## START Supplied data

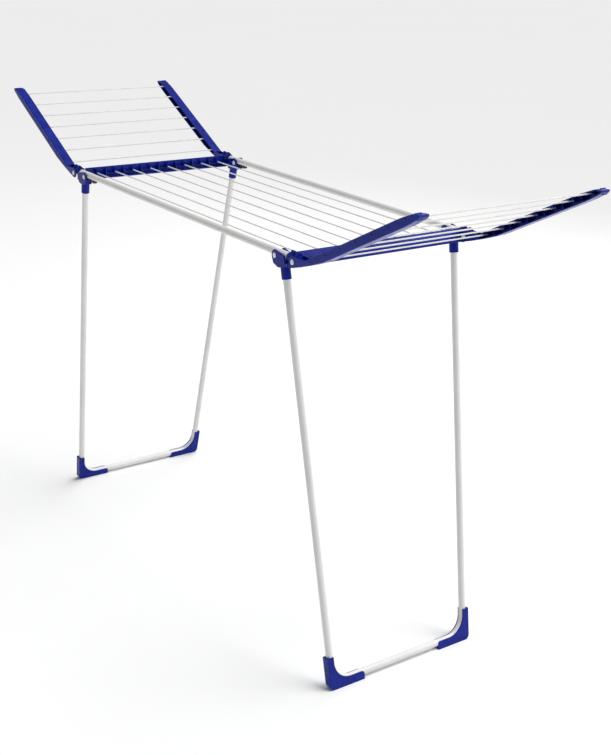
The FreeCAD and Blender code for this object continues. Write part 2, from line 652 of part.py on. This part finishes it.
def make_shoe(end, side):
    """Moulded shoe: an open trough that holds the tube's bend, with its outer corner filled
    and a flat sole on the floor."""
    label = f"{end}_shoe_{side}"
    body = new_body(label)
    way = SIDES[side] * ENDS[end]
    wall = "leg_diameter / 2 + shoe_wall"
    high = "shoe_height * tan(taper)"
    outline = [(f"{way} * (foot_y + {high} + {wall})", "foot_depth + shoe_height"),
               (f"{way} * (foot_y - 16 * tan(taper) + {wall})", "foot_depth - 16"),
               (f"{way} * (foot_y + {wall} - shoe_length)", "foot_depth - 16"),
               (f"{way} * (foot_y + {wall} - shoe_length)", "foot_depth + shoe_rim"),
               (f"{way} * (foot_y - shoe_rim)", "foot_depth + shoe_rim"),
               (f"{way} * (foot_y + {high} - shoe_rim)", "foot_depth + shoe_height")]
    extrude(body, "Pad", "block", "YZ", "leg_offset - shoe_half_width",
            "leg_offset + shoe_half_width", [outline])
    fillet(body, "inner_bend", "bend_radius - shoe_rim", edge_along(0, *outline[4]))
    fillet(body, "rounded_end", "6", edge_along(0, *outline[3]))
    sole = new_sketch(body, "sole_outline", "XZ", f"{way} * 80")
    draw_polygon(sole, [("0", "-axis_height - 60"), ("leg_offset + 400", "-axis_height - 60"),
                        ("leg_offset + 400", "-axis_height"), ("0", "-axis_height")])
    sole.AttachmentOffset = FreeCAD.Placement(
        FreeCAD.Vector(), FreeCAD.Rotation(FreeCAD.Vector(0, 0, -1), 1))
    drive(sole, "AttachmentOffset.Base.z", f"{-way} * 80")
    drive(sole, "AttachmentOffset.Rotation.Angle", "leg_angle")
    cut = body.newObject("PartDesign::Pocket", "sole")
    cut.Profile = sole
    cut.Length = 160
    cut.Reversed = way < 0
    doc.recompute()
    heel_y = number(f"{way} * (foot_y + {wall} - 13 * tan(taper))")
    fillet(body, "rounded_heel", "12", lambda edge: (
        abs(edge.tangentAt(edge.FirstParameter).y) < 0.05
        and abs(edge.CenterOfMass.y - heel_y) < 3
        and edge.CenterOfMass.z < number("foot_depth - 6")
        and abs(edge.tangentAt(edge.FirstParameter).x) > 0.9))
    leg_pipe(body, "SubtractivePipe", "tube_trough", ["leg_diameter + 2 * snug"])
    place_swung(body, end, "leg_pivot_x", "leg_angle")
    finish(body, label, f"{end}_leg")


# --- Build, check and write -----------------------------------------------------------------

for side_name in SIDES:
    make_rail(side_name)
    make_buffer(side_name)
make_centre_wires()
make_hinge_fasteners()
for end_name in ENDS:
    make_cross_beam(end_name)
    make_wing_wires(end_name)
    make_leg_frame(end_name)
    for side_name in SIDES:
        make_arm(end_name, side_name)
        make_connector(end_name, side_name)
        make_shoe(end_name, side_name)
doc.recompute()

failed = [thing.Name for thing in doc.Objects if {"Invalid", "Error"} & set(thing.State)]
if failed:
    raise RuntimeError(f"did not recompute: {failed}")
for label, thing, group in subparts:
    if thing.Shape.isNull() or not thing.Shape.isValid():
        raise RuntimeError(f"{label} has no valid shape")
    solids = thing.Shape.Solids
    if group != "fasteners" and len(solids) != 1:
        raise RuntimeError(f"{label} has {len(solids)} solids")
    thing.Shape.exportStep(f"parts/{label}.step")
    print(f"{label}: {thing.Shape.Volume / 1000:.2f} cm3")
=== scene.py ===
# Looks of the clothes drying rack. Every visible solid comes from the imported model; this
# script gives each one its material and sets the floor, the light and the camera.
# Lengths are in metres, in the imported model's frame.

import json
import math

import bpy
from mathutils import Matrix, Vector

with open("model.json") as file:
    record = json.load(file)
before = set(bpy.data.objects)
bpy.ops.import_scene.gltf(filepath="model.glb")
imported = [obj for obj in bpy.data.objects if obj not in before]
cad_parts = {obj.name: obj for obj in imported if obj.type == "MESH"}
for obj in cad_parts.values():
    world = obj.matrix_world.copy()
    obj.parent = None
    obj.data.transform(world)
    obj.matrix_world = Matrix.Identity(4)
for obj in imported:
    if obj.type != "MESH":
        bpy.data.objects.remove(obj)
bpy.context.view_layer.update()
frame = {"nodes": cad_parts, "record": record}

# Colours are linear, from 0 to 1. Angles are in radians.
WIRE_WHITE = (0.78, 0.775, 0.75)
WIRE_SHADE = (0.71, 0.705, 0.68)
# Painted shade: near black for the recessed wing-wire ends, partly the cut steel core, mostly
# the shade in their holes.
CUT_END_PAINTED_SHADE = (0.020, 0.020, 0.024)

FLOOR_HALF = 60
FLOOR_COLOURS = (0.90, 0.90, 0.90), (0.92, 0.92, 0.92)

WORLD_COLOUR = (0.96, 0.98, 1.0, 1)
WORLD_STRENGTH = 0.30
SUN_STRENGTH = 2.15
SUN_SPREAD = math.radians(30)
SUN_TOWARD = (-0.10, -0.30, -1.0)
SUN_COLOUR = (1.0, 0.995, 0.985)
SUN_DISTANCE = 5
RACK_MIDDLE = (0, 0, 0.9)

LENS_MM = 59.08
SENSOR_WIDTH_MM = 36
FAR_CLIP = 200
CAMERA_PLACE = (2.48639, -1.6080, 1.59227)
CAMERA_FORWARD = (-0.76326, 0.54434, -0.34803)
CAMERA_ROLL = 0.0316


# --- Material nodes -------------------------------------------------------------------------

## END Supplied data

#### [What you are asked to do]
Reproduce exactly the lines from the one containing "failed = [thing.Name" through the one containing "obj.matrix_world = Matrix.Identity(4)", inclusive, and nothing else.

#### [Written solution]
failed = [thing.Name for thing in doc.Objects if {"Invalid", "Error"} & set(thing.State)]
if failed:
    raise RuntimeError(f"did not recompute: {failed}")
for label, thing, group in subparts:
    if thing.Shape.isNull() or not thing.Shape.isValid():
        raise RuntimeError(f"{label} has no valid shape")
    solids = thing.Shape.Solids
    if group != "fasteners" and len(solids) != 1:
        raise RuntimeError(f"{label} has {len(solids)} solids")
    thing.Shape.exportStep(f"parts/{label}.step")
    print(f"{label}: {thing.Shape.Volume / 1000:.2f} cm3")
=== scene.py ===
# Looks of the clothes drying rack. Every visible solid comes from the imported model; this
# script gives each one its material and sets the floor, the light and the camera.
# Lengths are in metres, in the imported model's frame.

import json
import math

import bpy
from mathutils import Matrix, Vector

with open("model.json") as file:
    record = json.load(file)
before = set(bpy.data.objects)
bpy.ops.import_scene.gltf(filepath="model.glb")
imported = [obj for obj in bpy.data.objects if obj not in before]
cad_parts = {obj.name: obj for obj in imported if obj.type == "MESH"}
for obj in cad_parts.values():
    world = obj.matrix_world.copy()
    obj.parent = None
    obj.data.transform(world)
    obj.matrix_world = Matrix.Identity(4)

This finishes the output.